Details
-
Bug
-
Status: Open
-
Major
-
Resolution: Unresolved
-
None
-
None
-
None
-
Linux, ZK trunk
Description
When I was testing the patch for https://issues.apache.org/jira/browse/ZOOKEEPER-1691, the test included with that patch was failing for me. The problem happened when the tests shuts down some followers and then attempts to bring them back up:
2013-12-13 17:31:03,976 [myid:1] - INFO [QuorumPeer[myid=1]/127.0.0.1:11227:Follower@194] - shutdown called
java.lang.Exception: shutdown Follower
at org.apache.zookeeper.server.quorum.Follower.shutdown(Follower.java:194)

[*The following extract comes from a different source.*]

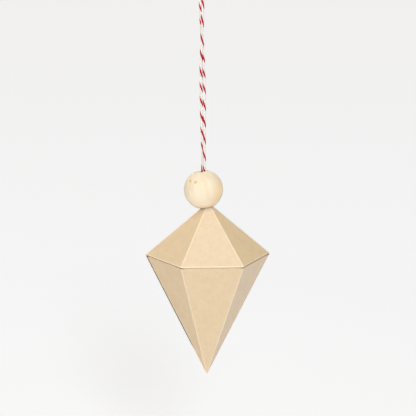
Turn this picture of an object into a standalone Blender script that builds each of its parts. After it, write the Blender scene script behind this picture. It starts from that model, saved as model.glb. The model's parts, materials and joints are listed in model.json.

at org.apache.zookeeper.server.quorum.QuorumPeer.run(QuorumPeer.java:971)
...
2013-12-13 17:31:03,992 [myid:1] - INFO [QuorumPeerListener:QuorumCnxManager$Listener@544] - My election bind port: localhost/127.0.0.1:11229
2013-12-13 17:31:03,992 [myid:1] - ERROR [localhost/127.0.0.1:11229:QuorumCnxManager$Listener@557] - Exception while listening
java.net.BindException: Address already in use
at java.net.PlainSocketImpl.socketBind(Native Method)
at java.net.AbstractPlainSocketImpl.bind(AbstractPlainSocketImpl.java:376)
at java.net.ServerSocket.bind(ServerSocket.java:376)
at java.net.ServerSocket.bind(ServerSocket.java:330)
at org.apache.zookeeper.server.quorum.QuorumCnxManager$Listener.run(QuorumCnxManager.java:546)
The problem appears to be that the when follower.shutdown() is called in QuorumPeer.run(), the election algorithm is never shut down, so when the node restarts it can't bind back to the same port.
I will upload a patch that calls shutdown() for both the leader and the follower in this case, but I'm not positive its the right place or fix for this issue, so feedback would be appreciated.